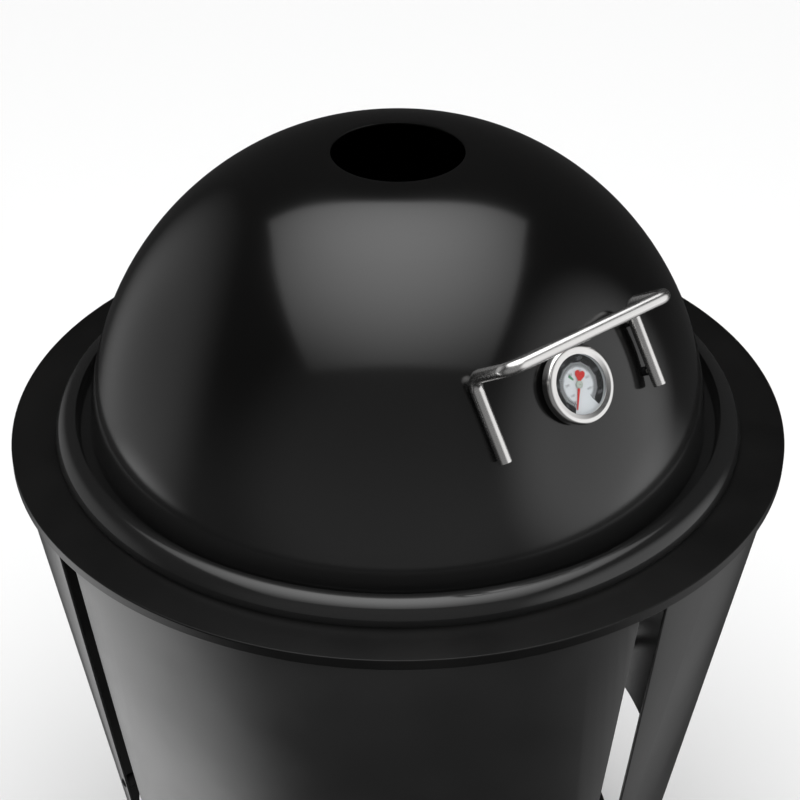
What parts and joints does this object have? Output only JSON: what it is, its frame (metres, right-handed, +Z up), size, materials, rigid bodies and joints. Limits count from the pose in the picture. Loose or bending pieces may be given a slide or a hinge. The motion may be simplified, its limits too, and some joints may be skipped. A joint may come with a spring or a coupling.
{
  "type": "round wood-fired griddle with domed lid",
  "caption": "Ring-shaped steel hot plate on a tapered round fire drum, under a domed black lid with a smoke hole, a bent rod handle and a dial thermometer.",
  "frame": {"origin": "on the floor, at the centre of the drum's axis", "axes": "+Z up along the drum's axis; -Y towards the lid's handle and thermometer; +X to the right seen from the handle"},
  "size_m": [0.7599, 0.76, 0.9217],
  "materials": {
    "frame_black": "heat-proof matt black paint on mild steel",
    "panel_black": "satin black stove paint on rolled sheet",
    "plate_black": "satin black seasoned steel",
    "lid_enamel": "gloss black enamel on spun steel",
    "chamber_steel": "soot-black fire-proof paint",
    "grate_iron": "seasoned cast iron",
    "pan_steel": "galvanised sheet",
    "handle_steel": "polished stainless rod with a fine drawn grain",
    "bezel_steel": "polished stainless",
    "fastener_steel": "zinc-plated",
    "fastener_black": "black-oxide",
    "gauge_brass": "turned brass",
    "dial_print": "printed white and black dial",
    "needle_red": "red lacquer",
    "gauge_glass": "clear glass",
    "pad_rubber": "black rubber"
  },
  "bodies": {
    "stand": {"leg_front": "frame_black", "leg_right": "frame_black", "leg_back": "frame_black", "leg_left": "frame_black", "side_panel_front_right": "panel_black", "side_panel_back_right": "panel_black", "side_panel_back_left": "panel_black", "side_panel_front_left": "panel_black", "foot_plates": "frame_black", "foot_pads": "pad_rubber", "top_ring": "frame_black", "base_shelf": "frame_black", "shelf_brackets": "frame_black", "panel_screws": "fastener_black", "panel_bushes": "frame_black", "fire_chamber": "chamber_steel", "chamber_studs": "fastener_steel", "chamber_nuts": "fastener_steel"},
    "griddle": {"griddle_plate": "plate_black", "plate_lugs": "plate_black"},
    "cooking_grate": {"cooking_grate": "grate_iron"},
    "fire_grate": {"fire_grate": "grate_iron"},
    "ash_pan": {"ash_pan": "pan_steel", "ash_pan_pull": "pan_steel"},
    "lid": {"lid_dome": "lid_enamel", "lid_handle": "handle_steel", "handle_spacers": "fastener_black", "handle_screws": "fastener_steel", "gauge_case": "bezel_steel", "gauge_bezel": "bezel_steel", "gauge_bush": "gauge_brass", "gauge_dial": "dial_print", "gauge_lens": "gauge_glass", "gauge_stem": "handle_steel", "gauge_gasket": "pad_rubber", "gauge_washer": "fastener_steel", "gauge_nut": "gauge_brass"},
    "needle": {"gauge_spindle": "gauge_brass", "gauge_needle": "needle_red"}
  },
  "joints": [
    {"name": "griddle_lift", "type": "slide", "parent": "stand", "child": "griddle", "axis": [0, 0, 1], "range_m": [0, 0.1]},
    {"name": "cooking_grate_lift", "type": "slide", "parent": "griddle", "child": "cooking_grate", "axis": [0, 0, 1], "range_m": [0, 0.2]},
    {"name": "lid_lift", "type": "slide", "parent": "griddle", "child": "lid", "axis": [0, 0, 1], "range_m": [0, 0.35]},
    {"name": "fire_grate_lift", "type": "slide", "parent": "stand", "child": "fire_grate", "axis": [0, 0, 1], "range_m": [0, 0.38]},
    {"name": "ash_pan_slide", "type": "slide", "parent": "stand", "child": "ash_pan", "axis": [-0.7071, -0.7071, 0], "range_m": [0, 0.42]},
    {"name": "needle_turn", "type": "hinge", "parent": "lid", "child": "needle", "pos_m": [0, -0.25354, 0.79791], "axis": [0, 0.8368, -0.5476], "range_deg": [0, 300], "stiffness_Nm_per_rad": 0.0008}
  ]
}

###

Set task => Output the lines above verbatim and in full.

The reply =>
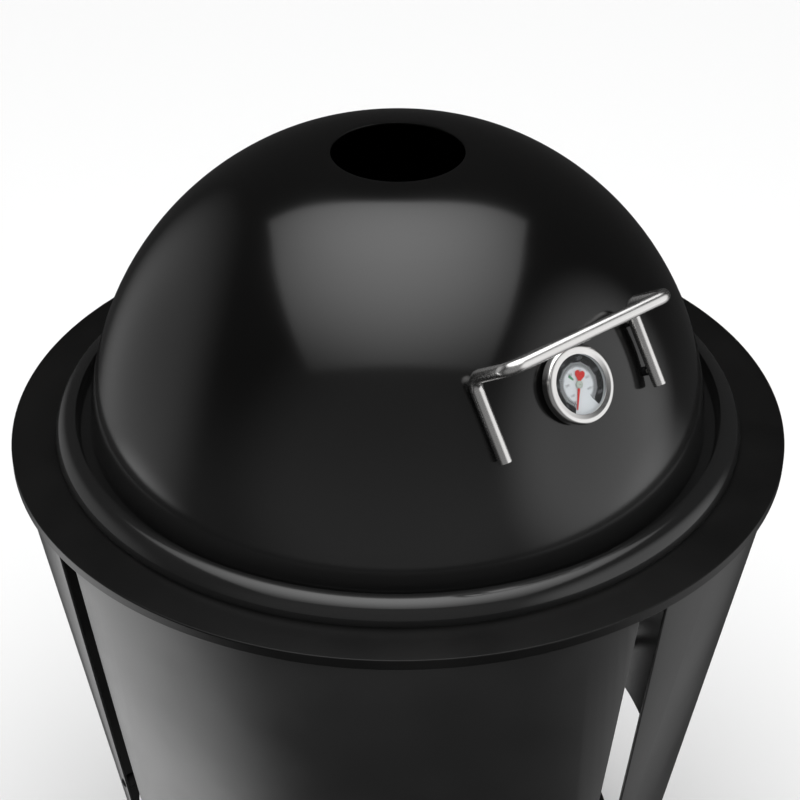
What parts and joints does this object have? Output only JSON: what it is, its frame (metres, right-handed, +Z up), size, materials, rigid bodies and joints. Limits count from the pose in the picture. Loose or bending pieces may be given a slide or a hinge. The motion may be simplified, its limits too, and some joints may be skipped. A joint may come with a spring or a coupling.
{
  "type": "round wood-fired griddle with domed lid",
  "caption": "Ring-shaped steel hot plate on a tapered round fire drum, under a domed black lid with a smoke hole, a bent rod handle and a dial thermometer.",
  "frame": {"origin": "on the floor, at the centre of the drum's axis", "axes": "+Z up along the drum's axis; -Y towards the lid's handle and thermometer; +X to the right seen from the handle"},
  "size_m": [0.7599, 0.76, 0.9217],
  "materials": {
    "frame_black": "heat-proof matt black paint on mild steel",
    "panel_black": "satin black stove paint on rolled sheet",
    "plate_black": "satin black seasoned steel",
    "lid_enamel": "gloss black enamel on spun steel",
    "chamber_steel": "soot-black fire-proof paint",
    "grate_iron": "seasoned cast iron",
    "pan_steel": "galvanised sheet",
    "handle_steel": "polished stainless rod with a fine drawn grain",
    "bezel_steel": "polished stainless",
    "fastener_steel": "zinc-plated",
    "fastener_black": "black-oxide",
    "gauge_brass": "turned brass",
    "dial_print": "printed white and black dial",
    "needle_red": "red lacquer",
    "gauge_glass": "clear glass",
    "pad_rubber": "black rubber"
  },
  "bodies": {
    "stand": {"leg_front": "frame_black", "leg_right": "frame_black", "leg_back": "frame_black", "leg_left": "frame_black", "side_panel_front_right": "panel_black", "side_panel_back_right": "panel_black", "side_panel_back_left": "panel_black", "side_panel_front_left": "panel_black", "foot_plates": "frame_black", "foot_pads": "pad_rubber", "top_ring": "frame_black", "base_shelf": "frame_black", "shelf_brackets": "frame_black", "panel_screws": "fastener_black", "panel_bushes": "frame_black", "fire_chamber": "chamber_steel", "chamber_studs": "fastener_steel", "chamber_nuts": "fastener_steel"},
    "griddle": {"griddle_plate": "plate_black", "plate_lugs": "plate_black"},
    "cooking_grate": {"cooking_grate": "grate_iron"},
    "fire_grate": {"fire_grate": "grate_iron"},
    "ash_pan": {"ash_pan": "pan_steel", "ash_pan_pull": "pan_steel"},
    "lid": {"lid_dome": "lid_enamel", "lid_handle": "handle_steel", "handle_spacers": "fastener_black", "handle_screws": "fastener_steel", "gauge_case": "bezel_steel", "gauge_bezel": "bezel_steel", "gauge_bush": "gauge_brass", "gauge_dial": "dial_print", "gauge_lens": "gauge_glass", "gauge_stem": "handle_steel", "gauge_gasket": "pad_rubber", "gauge_washer": "fastener_steel", "gauge_nut": "gauge_brass"},
    "needle": {"gauge_spindle": "gauge_brass", "gauge_needle": "needle_red"}
  },
  "joints": [
    {"name": "griddle_lift", "type": "slide", "parent": "stand", "child": "griddle", "axis": [0, 0, 1], "range_m": [0, 0.1]},
    {"name": "cooking_grate_lift", "type": "slide", "parent": "griddle", "child": "cooking_grate", "axis": [0, 0, 1], "range_m": [0, 0.2]},
    {"name": "lid_lift", "type": "slide", "parent": "griddle", "child": "lid", "axis": [0, 0, 1], "range_m": [0, 0.35]},
    {"name": "fire_grate_lift", "type": "slide", "parent": "stand", "child": "fire_grate", "axis": [0, 0, 1], "range_m": [0, 0.38]},
    {"name": "ash_pan_slide", "type": "slide", "parent": "stand", "child": "ash_pan", "axis": [-0.7071, -0.7071, 0], "range_m": [0, 0.42]},
    {"name": "needle_turn", "type": "hinge", "parent": "lid", "child": "needle", "pos_m": [0, -0.25354, 0.79791], "axis": [0, 0.8368, -0.5476], "range_deg": [0, 300], "stiffness_Nm_per_rad": 0.0008}
  ]
}